Note the prideful word “achieved”. That’s the note of snobbery I was referring to earlier. As a former agnostic, I’m highly skeptical of the claim that an atheism which consists, as yours appears to, of a drowsy chronological snobbery is any sort of achievement. People who say things like “modern civilization” can’t believe in, say, the Resurrection aren’t demonstrating any sort of intellectual achievement that I can see. They are simply saying that something which people believe on Friday the 10th is somehow rendered impossible by it being Monday the 13th. It’s an argument only a wooly minded modern can believe.
What am I to do if I just can’t believe that a guy rose from the dead, or that Mary appeared in Green Bay, WI?
For starters, stop talking as though something you “just can’t do” is an achievement. It is, quite obviously, a weakness, a disability, something you are incapable of, not something you have “achieved”. In short, lose the snobbery.
After that, you might try asking yourself why it is you are so radically incapable of doing what other people of equal and even superior gifts of intellect are able to do—without that consoling self-congratulation that you are “achieving” something lesser beings cannot.
Shut up and pretend I do? Or seek a more sustainable framework with which to live my life?
There are other alternatives, such as asking God for the gift of faith.
In our culture, such a realization does not come easily—it is not a popular stance to take and goes against every cultural precept we have been fed, so in that respect I suppose admission to atheism takes some semblance of self-confidence… but “pride” in the pejorative sense? Many atheists I know do not “claim one is much better than the foolish believer”, although I suppose such atheists exist. “Phariseeism”? Please, you’re better than that, Mark.
In our culture, such realization comes extremely easily and is a very popular stance, particularly in urban environments among hipsters and other consciously disaffected people striking the pose of the disaffected cultural despiser. The *truly* counter-cultural thing in a place like NY, DC, LA, or my native Seattle would be to stand up and offer a ringing declaration of faith in Jesus Christ. One would be regarded with the same distaste as a pair of soiled underwear on a coffee table. Don’t kid me that it takes courage to be a blase atheist with a bemused air of having “achieved” superiority to the unwashed and backward suckers who believe all that primitive rubbish about miracles and such. It’s as easy as falling off a log in our culture. All you have to do is let prevailing winds carry you. As to whether one is a moralistic Pharisee, I made it clear that not all atheists do this. But a great many do, as any reading of an atheist list or chatroom will make clear. Even our own Sandra here is clearly playing the moralist card as she pulls out irrelevant accusations about the Iraq War to justify her rage-based rejection of the Faith (because the Church was such a huge supporter of the war).

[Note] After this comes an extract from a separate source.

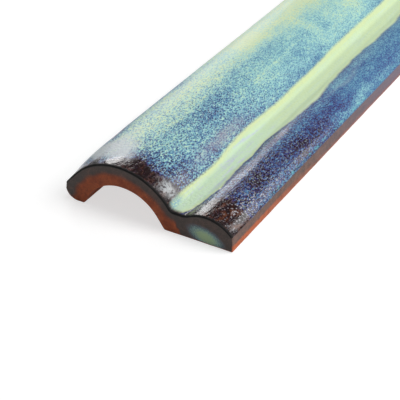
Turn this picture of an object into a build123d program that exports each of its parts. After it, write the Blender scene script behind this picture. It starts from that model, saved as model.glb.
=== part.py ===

For every annoying solipsistic atheist, I can name 3 annoying self-righteous theists, Pope Benedict notwithstanding. I would guess that such narcissism has nothing to do with one’s belief system (or lack thereof), but more to do with human nature.
We don’t disagree. That was my point in saying that “I’m just as moral as thou” arguments by atheists are true, but trivial. It’s another way of saying that atheists are sinful, since Christians don’t have some corner on sinlessness. What they have is a totally undeserved revelation (free for the taking by anybody) that sinfulness does not have to be the permanent condition of the human race. An atheist doesn’t escape the problem of sin by rejecting God. He merely loses the possibility of ever doing anything about sin besides being stymied by it, ignoring it, giving it a euphemistic name, or succumbing to it.